Loads a classifier cascade from XML text. Supports OpenCV HAAR and LBP cascade types. You can call this function more than once if you want to use several object detectors at the same time.

Note
Tree based cascades and old cascade formats are not supported!
Parameters
[in]xml- a string containing XML with cascade.
[in]tag- a user defined tag. This tag will be inserted into output Object structures.
Returns
a result of this operation.

◆ Load()

bool Load ( const std::string &  path,
Tag  tag = UNDEFINED_OBJECT_TAG 
)

Loads a classifier cascade from an XML file. Supports OpenCV HAAR and LBP cascade types. You can call this function more than once if you want to use several object detectors at the same time.

Note
Tree based cascades and old cascade formats are not supported!
Parameters
[in]path- a path to XML cascade file.
[in]tag- a user defined tag. This tag will be inserted into output Object structures.
Returns
a result of this operation.

◆ Init()

bool Init ( const Size imageSize,
double  scaleFactor = 1.1,
const Size sizeMin = Size(0, 0),
const Size sizeMax = Size(INT_MAX, INT_MAX),
const View roi = View(),
ptrdiff_t  threadNumber = -1 
)

Prepares Detection structure to work with images of the given size.

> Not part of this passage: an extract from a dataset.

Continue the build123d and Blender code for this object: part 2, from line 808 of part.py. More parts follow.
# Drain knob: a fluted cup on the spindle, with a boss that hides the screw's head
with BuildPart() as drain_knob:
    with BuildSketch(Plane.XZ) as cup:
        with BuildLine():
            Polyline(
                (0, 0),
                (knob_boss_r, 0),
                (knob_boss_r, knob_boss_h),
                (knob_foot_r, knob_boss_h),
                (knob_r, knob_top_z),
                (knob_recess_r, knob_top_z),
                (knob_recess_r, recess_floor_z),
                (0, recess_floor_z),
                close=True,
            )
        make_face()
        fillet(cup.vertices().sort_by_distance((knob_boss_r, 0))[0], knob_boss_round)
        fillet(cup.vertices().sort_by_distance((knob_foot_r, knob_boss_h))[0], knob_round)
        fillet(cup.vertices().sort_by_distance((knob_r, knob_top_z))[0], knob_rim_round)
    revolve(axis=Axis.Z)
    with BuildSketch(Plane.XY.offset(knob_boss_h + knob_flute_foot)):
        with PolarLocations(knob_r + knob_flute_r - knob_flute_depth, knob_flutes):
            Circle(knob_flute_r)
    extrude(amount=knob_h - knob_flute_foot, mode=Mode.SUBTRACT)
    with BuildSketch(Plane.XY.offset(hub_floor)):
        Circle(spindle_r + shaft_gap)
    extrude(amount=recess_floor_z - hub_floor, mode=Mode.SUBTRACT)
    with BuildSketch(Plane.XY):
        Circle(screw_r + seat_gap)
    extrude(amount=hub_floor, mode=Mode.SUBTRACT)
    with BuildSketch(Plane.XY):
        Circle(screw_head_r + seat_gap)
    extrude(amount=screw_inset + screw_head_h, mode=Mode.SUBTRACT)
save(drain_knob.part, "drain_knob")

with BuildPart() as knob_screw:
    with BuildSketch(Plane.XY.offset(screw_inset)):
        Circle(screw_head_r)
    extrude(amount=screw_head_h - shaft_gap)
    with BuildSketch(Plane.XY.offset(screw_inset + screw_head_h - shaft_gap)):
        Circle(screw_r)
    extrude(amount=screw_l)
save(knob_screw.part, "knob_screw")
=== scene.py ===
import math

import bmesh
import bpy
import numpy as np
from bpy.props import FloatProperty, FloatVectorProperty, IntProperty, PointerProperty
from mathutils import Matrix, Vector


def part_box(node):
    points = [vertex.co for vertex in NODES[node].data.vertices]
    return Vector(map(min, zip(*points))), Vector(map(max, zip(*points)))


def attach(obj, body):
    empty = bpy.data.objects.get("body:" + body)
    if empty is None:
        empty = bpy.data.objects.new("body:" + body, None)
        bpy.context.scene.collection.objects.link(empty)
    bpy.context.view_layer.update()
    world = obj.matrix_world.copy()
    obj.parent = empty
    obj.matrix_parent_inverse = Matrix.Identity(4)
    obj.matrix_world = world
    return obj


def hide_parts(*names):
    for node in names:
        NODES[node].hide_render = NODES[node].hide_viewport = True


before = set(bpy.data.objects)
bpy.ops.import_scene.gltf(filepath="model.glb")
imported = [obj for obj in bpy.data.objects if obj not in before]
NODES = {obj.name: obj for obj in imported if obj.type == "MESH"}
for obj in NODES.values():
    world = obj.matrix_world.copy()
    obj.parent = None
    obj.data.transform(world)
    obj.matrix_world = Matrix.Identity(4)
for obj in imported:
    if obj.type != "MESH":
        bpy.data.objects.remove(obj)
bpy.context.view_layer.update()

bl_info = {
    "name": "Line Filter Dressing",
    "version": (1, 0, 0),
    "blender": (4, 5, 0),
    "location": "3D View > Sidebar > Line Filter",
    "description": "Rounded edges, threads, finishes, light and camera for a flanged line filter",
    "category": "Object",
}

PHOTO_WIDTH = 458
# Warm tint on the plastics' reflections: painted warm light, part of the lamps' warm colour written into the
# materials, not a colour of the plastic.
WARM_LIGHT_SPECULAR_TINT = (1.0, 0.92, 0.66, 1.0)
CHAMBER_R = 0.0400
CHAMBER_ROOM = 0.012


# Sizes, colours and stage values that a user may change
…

The function builds internal pyramid levels for all loaded cascades and object sizes that fit into [sizeMin, sizeMax]. It must be called after loading cascades and before Detect. After successful initialization every input image passed to Detect must have the same size as imageSize.

Parameters
[in]imageSize- a size of input image.
[in]scaleFactor- a multiplier between neighboring pyramid levels. Values close to 1 improve scale precision but create more levels and reduce performance.
[in]sizeMin- a minimal size of detected objects in input image coordinates. It strongly affects performance.
[in]sizeMax- a maximal size of detected objects in input image coordinates.
[in]roi- an optional 8-bit mask which defines a Region Of Interest. Non-zero mask pixels allow detection; zero pixels reject it. The mask is applied to detected object centers.
[in]threadNumber- a number of worker threads. Use value -1 to choose this number automatically.
Returns
a result of this operation.

◆ Detect()

bool Detect ( const View src,
Objects objects,
int  groupSizeMin = 3,
double  sizeDifferenceMax = 0.2,
bool  motionMask = false,
const Rects motionRegions = Rects() 
)

Detects objects in the given image.

The function runs all initialized pyramid levels, collects elementary detections and then groups similar rectangles separately for every cascade tag. The output vector is cleared before grouped objects are added.

Parameters
[in]src- an input image. Its size must be equal to imageSize passed to Init.
[out]objects- detected and grouped objects.
[in]groupSizeMin- a minimal number of elementary detections required to keep a grouped object. If this value is zero, no objects are returned.
[in]sizeDifferenceMax- a relative rectangle difference used to group elementary detections.
[in]motionMask- a flag to restrict detection by motionRegions in addition to the ROI mask.
[in]motionRegions- rectangles in input image coordinates that dynamically restrict detection. The regions are applied to detected object centers.
Returns
a result of this operation.

Field Documentation

◆ UNDEFINED_OBJECT_TAG

const Tag UNDEFINED_OBJECT_TAG = -1
static

Default tag assigned to objects when no user tag is specified.